John Evans, formerly U.S. Ambassador to  Armenia, gained notoriety in 2005 by publicly dissenting from the stated policy of the Bush and previous Administrations on the 90-year-old issue of the Armenian Genocide. A veteran of the U.S. Foreign Service, Ambassador Evans had no Armenian ancestors or family connections, but over the course of historical studies and diplomatic career, became convinced  that a gross injustice was being perpetrated against the  Armenians through the denialist policies of the Turkish  Government and the U.S. Government’s tacit acceptance of  them. He decided to take a measured public stand, but then paid for his “heresy” by being dismissed from his post and forced into early retirement, although not without a fight over  the issue in the U.S. Congress.

Great Catastrophe: Armenians and Turks in the Shadow of Genocide

Thomas de Waal

The destruction of the Armenians of the Ottoman Empire in 1915-16 was the greatest atrocity of World War I. Around one million Armenians were killed, and the survivors were scattered across the world. Although it is now a century old, the issue of what most of the world calls the Armenian Genocide of 1915 is still a live and divisive issue that mobilizes Armenians across the world, shapes the identity and politics of modern Turkey, and has consumed the attention of U.S. politicians for years.

In Great Catastrophe, the eminent scholar and reporter Thomas de Waal looks at the aftermath and politics of the Armenian Genocide and tells the story of recent efforts by courageous Armenians, Kurds, and Turks to come to terms with the disaster as Turkey enters a new post-Kemalist era.

My Mother’s Voice

Kay Mouradian

Researching through volumes in several libraries and  archives in the United States, author Kay Mouradian visited the  village in Turkey where her mother and her mother’s family, along  with twenty- five thousand other Armenians, were forced to leave  their homes. Traveling over the same deportation route to the deserts  of Syria where more than a million Armenians perished, the author  became acutely aware of the suffering of her mother’s generation and  the lingering sense of injustice they carried.

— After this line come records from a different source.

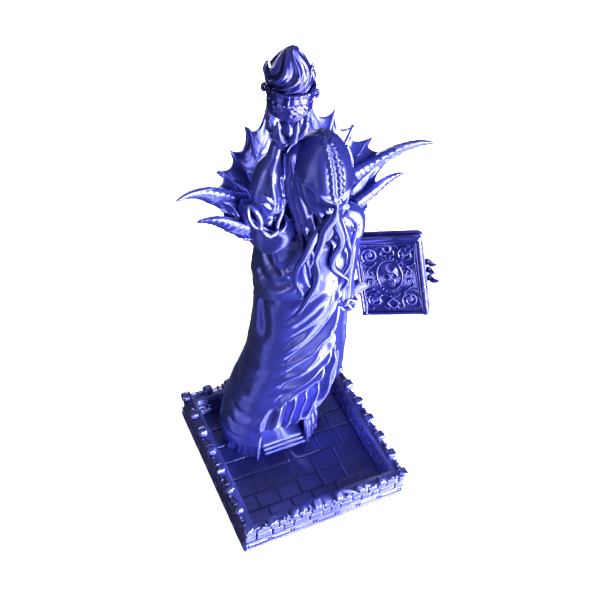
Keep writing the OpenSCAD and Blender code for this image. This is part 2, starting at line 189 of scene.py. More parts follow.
def grid_normals(g):
    """Unit normal at each point of a grid."""
    a, b = np.gradient(g, axis=0), np.gradient(g, axis=1)
    n = np.cross(a, b)
    return n / np.maximum(np.linalg.norm(n, axis=2, keepdims=True), 1e-9)


def thicken(g, front, back):
    """Closed sheet from a grid, moved by front and back along its normals."""
    n = grid_normals(g)
    return sheet(g + n * np.asarray(front)[..., None], g - n * np.asarray(back)[..., None])


ROUND_END = 0.8                              # length of a tube's rounded end, in radii


def sweep(path, radii, sides=14, relief=None, flat=1.0, up=(0, 0.2, 1)):
    """Tube along path with rounded ends. relief(i, angle) scales the radius."""
    p = np.asarray(path, float)
    r = np.broadcast_to(np.asarray(radii, float), (len(p),)).copy()
    t = np.gradient(p, axis=0)
    t /= np.maximum(np.linalg.norm(t, axis=1, keepdims=True), 1e-9)
    u = np.cross(up, t[0])
    if np.linalg.norm(u) < 1e-3:
        u = np.cross((1, 0, 0), t[0])
    angle = np.arange(sides) * 2 * math.pi / sides
    rings = []
    for i in range(len(p)):
        u = u - t[i] * np.dot(u, t[i])
        u /= np.linalg.norm(u)
        v = np.cross(t[i], u)
        s = r[i] * (relief(i, angle) if relief else np.ones(sides))
        rings.append(p[i] + s[:, None] * (np.cos(angle)[:, None] * u
                                         + flat * np.sin(angle)[:, None] * v))
    first, last = [], []
    for k in (2, 1):
        a = k * math.pi / 6
        first.append(p[0] - t[0] * r[0] * math.sin(a) * ROUND_END + (rings[0] - p[0]) * math.cos(a))
    for k in (1, 2):
        a = k * math.pi / 6
        last.append(p[-1] + t[-1] * r[-1] * math.sin(a) * ROUND_END + (rings[-1] - p[-1]) * math.cos(a))
    g = np.array(first + rings + last)
    return capped(g, p[0] - t[0] * r[0] * ROUND_END, p[-1] + t[-1] * r[-1] * ROUND_END)


def limb(points, steps, stops, radii, sides, *rest):
    """Tube along a smooth curve; the radii are read at stops between 0 and 1."""
    p = spline(points, steps)
    return sweep(p, np.interp(np.linspace(0, 1, len(p)), stops, radii), sides, *rest)


def crease(points, steps, base, height, ends, sides, power=1.0):
    """Raised cloth crease that swells in the middle and dies out at both ends."""
    p = spline(points, steps)
    return sweep(p, base + height * np.sin(math.pi * np.linspace(*ends, len(p))) ** power, sides)


def lathe(profile, centre, cols=64, relief=None):
    """Solid of revolution about z; the profile starts and ends on the axis."""
    p = np.asarray(profile, float)
    angle = np.arange(cols) * 2 * math.pi / cols
    ring = p[1:-1]
    g = np.zeros((len(ring), cols, 3))
    for i, (radius, z) in enumerate(ring):
        s = radius * (relief(radius, z, angle) if relief else 1)
        g[i, :, 0] = s * np.cos(angle)
        g[i, :, 1] = s * np.sin(angle)
        g[i, :, 2] = z
    verts, faces = capped(g, (0, 0, p[0][1]), (0, 0, p[-1][1]))
    return verts + np.asarray(centre, float), faces


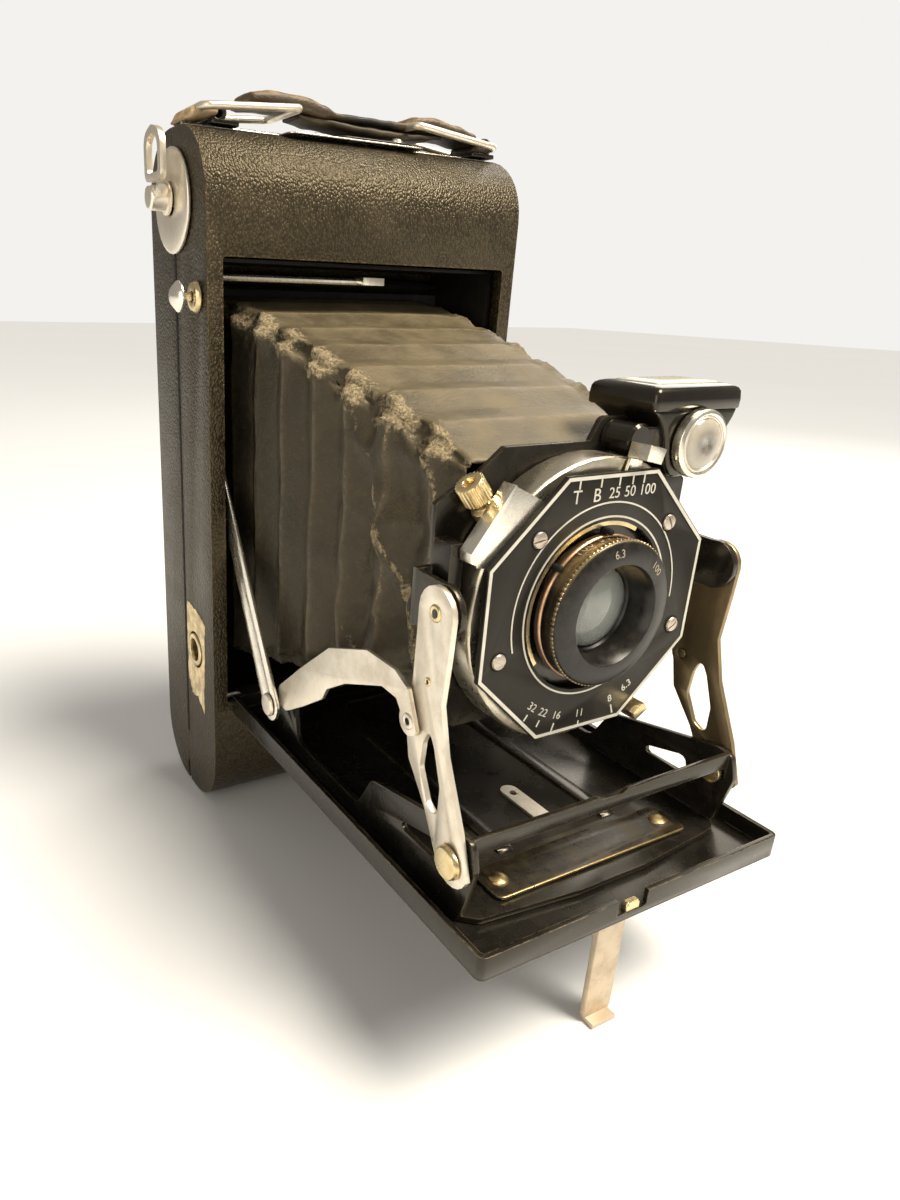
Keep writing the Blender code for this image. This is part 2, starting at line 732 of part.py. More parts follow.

In Great Catastrophe, the eminent scholar and reporter Thomas de Waal looks at the aftermath and politics of the Armenian Genocide and tells the story of recent efforts by courageous Armenians, Kurds, and Turks to come to terms with the disaster as Turkey enters a new post-Kemalist era.

My Grandmother: An Armenian-Turkish Memoir

Fethiye Çetin

Growing up in the small town of Maden in Turkey, Fethiye Çetin knew her grandmother as a happy and respected Muslim housewife called Seher.  Only decades later did she discover the truth. Her grandmother’s name was not Seher but Heranus. She was born a Christian Armenian. Most of the men in her village had been slaughtered in 1915. A Turkish gendarme had stolen her from her mother and adopted her. Çetin’s family history tied her directly to the terrible origins of modern Turkey and the organized denial of its Ottoman past as the shared home of many faiths and ways of life.  A deeply affecting memoir, My Grandmother is also a step towards another kind of Turkey, one that is finally at peace with its past.

Daughter of War

Marsha Skrypuch

Teenagers Kevork and his betrothed Marta are the lucky ones. They have managed so far to survive the Armenian genocide in Turkey, and both are disguised as Muslims. But Marta is still in Turkey, pregnant with another man’s child. And Kevork is living as an Arab in Syria.  Kevork yearns to get back into Turkey and search for Marta, but with the war raging and the genocide still in progress, the journey will be impossibly dangerous. Meanwhile, Marta worries that even if Kevork has survived and they are reunited, will he be able to accept what she has become? And what has happened to her sister, Mariam, who was sold as a slave to the highest bidder?  Daughter of War is a gripping story of enduring love and loyalty set against the horrors of Turkey during World War I.

Skylark Farm

Antonia Arslan

A beautiful, wrenching debut chronicling the life of a family struggling for survival during the Armenian genocide in Turkey, in 1915.  After forty years in Venice, Yerwant is planning a long-awaited reunion with his family at their homestead in the Anatolian hills of Turkey. But as joyful preparations begin, Italy enters the Great War and closes its borders. At the same time, in Turkey, the Young Turks, determined to rid their nation of minorities, force his family on a brutal march of hunger and humiliation. We follow Yerwant’s relatives as they strain to stay alive and as four children set out on a daring course to reach Yerwant—and safety—in Italy.  A novel as lyrical and poignant as a fable.

Liminal: a refugee memoir

Liyah Babayan

In documenting her family’s escape from the 1988-1990 Baku Pogroms, where Armenians in Baku, Azerbaijan were massacred in a concerted project of ethnic cleansing by Azerbaijani mobs, Liyah shares her harrowing childhood perspective of the violence and chaos experienced during her most formative years. Liyah gives a vivid account of life during the Armenian Genocide as well as her family’s deep roots living the generational genocide experience. Based around journal entries written by her at a young age, she describes learning English in America and her personal experience of how becoming a refugee shaped her. She shares of her family’s compounding trauma of adjusting to a new life in a new country. Liyah takes the reader into her most private and personal space along with her struggle with identity, assimilation and Post Traumatic Stress Disorder. Her loss of innocence, longing for a childhood and survivor’s guilt is conveyed through her emotional reflection about the psychology, mentality and emotions after genocide.